Если предстояло большое плавание, имеющее целью открытие новых земель, экипаж экспедиции тренировался на предмет выносливости. Питались скромным панком, чтобы приучить людей к неполному рациону. С собой брали запасы продовольствия, состоящие из свежих и сушеных фруктов, ямса, батата, таро, упакованных в цилиндрические сосуды из древесной коры, домашних животных и корма для них, вяленой рыбы в корзинах, переложенной банановыми листьями. В пути занимались рыбной ловлей и охотой на морских птиц, пополняя свои запасы. На коралловых островах плоды пандануса пекли, высушивали, размалывали в муку и упаковывали в сухие листья того же дерева. Запасы свежей воды набирались в сосуды из скорлупы кокосовых орехов, из бамбуковых стволов или из высушенных тыкв.[524]

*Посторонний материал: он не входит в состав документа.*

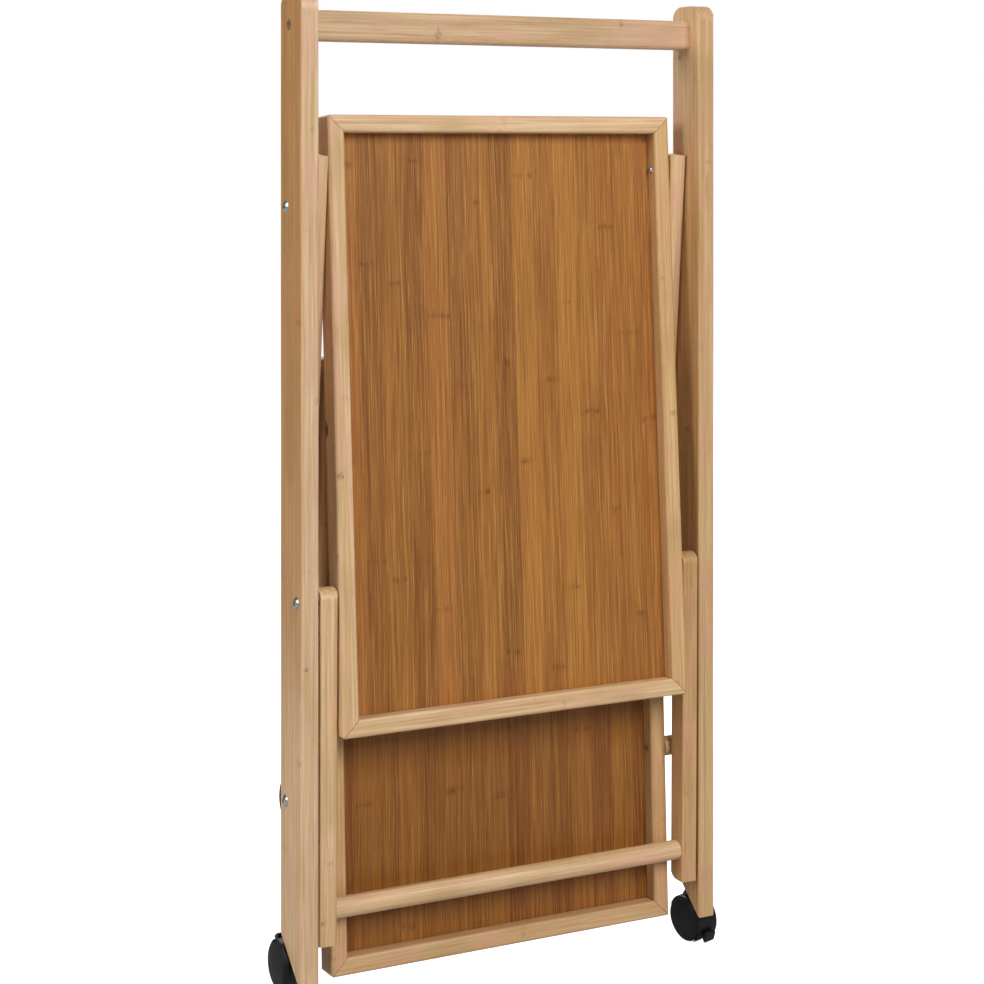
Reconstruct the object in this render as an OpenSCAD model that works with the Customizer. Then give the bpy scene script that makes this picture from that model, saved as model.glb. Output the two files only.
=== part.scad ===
// Folding kitchen trolley, shown folded and standing on its front casters.
// X runs across the trolley, +Y to the back, +Z up. Millimetres.
// The frame keeps its own datum: the tips of the posts are at z = 0 and their
// front faces at y = 0, and place() moves that datum to the middle of the floor.

/* [Posts and handle] */
// Width over the outer faces of the two posts
frame_w = 467; // [440:1:500]
// Thickness of a post
post_t = 19; // [17:0.5:20]
// Thickness of the rear legs and of the prop legs
board_t = 18; // [16:0.5:20]
// Depth of a post, front to back
post_d = 52; // [50:1:56]
// Height of a post above its lower tip
post_h = 954; // [940:1:980]
// Rounding along the long edges of a post
post_edge_r = 2; // [1:0.5:4]
// Corner radius at the top of a post, seen from the side
post_top_r = 16.5; // [8:0.5:22]
// Slope of the cut at the foot that carries the caster, degrees
foot_slope = 40; // [36:1:46]
// Depth of the handle bar
handle_d = 24; // [20:1:28]
// Height of the handle bar
handle_h = 30; // [24:1:34]
// Front face of the handle bar behind the front of the posts
handle_y = 18; // [12:1:22]
// Top of the handle bar below the top of the posts
handle_drop = 15.6; // [10:0.2:24]
// Rounding along the handle bar
handle_r = 4; // [2:0.5:11]

/* [Rear legs] */
// Depth of a rear leg
leg_d = 25; // [22:0.5:27]
// Side gap between boards that swing past each other
side_gap = 1.5; // [1:0.5:3]
// Lean of the folded rear legs, degrees
leg_lean = 5; // [4:0.1:6]
// Rear leg above its pivot
leg_above = 50; // [44:1:56]
// Pivot of the rear leg to its wheel axle
leg_reach = 595; // [585:1:600]
// Pivot of the rear leg to the rail that carries the lower tray
rail_reach = 486.2; // [484:0.2:487]
// Diameter of the round rails
rail_dia = 20; // [18:0.5:22]

/* [Trays] */
// Gap between the upper tray and a rear leg
upper_gap = 1; // [0.8:0.1:2]
// Gap between the lower tray and a rear leg
lower_gap = 3; // [2.5:0.5:6]
// Length of both trays
tray_l = 600; // [580:1:602]
// Width of a tray rail on its face
rim_w = 17.5; // [15:0.5:20]
// Depth of a tray rail
rim_h = 28; // [26:0.5:30]
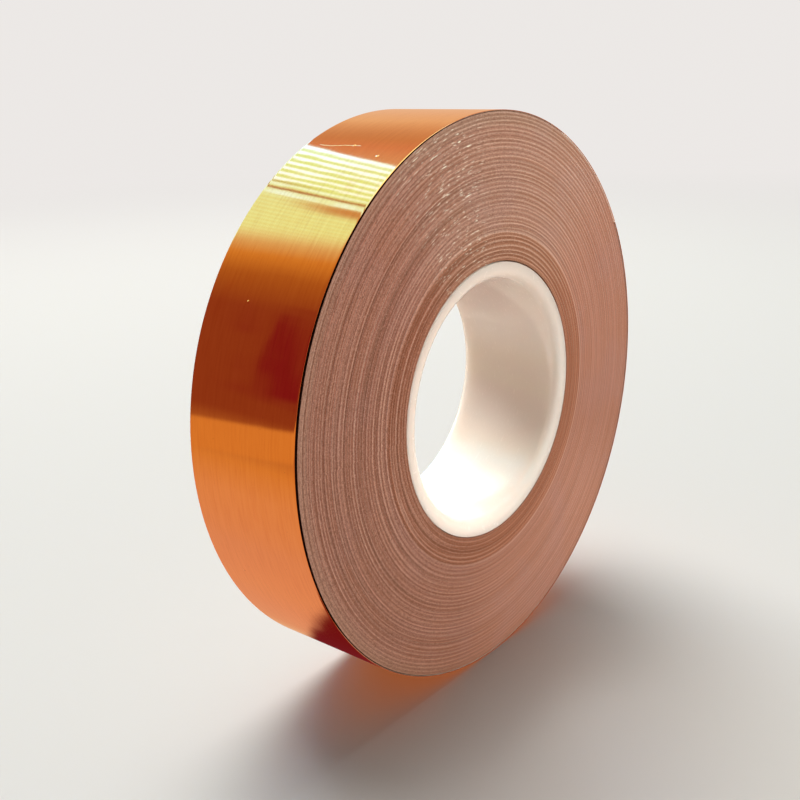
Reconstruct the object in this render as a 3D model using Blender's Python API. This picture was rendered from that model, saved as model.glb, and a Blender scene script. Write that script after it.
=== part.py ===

Чтобы вода не испарялась сквозь поры сосудов и не нагревалась солнцем в дни долгого путешествия, сосуды плотно закупоривались и их буксировали по воде океана на привязи. На корабле обязательно устанавливался алтарь богу Тане для ежесуточных утренних приветствий и очаг на подстилке из песка с небольшим запасом топлива.В далекие морские плавания брали каменные якоря с отверстиями для каната. Во время штормов носовые тяжелые якоря бросали за борт, чтобы ладья всегда была обращена носом к волне, а легкие якоря — чтобы определить направление течения.
Большое плавание никогда не предпринималось на одном шлюпе, всегда на 10—20 попарно скрепленных крупных лодках. Причем полинезийские суда не выстраивались кильватерной колонной, как плавали европейцы, а шли широким фронтом, чтобы обозревать большее пространство океана и не пройти мимо искомых островов, близость и местоположение которых полинезийцы определяли по облакам, плавающим растениям, по полету птиц.[525]
Располагая короткими гребками с широкими лопастями, полинезийские гребцы усаживались не спиной к носу корабля, а лицом. Широкий горизонт океана обыскивался глазами всего состава экспедиции. Функции руля выполняли весла. В ночное время эскадра собиралась вместе, чтобы не потерять друг друга.
Полинезийские лоцманы не знали ли компаса, ни лота, ни карт, хотя умели изображать на леске или составлять из палочек навигационные карты, ориентированные на расположение и смещение небесных светил. В ночное время они вели эскадру, ориентируясь по звездам. При этом они и днем и ночью наблюдали за тем, под каким углом находится нос корабля к набегающей волне, ибо морские течения и ветра в определенное время года имели свое направление. Вместе с тем полинезийцы широко пользовались и самой движущей силой морских и воздушных течений, экономя труд гребцов. Их навигационные знания были увековечены в песенной поэзии и передавались таким путем от поколения к поколению.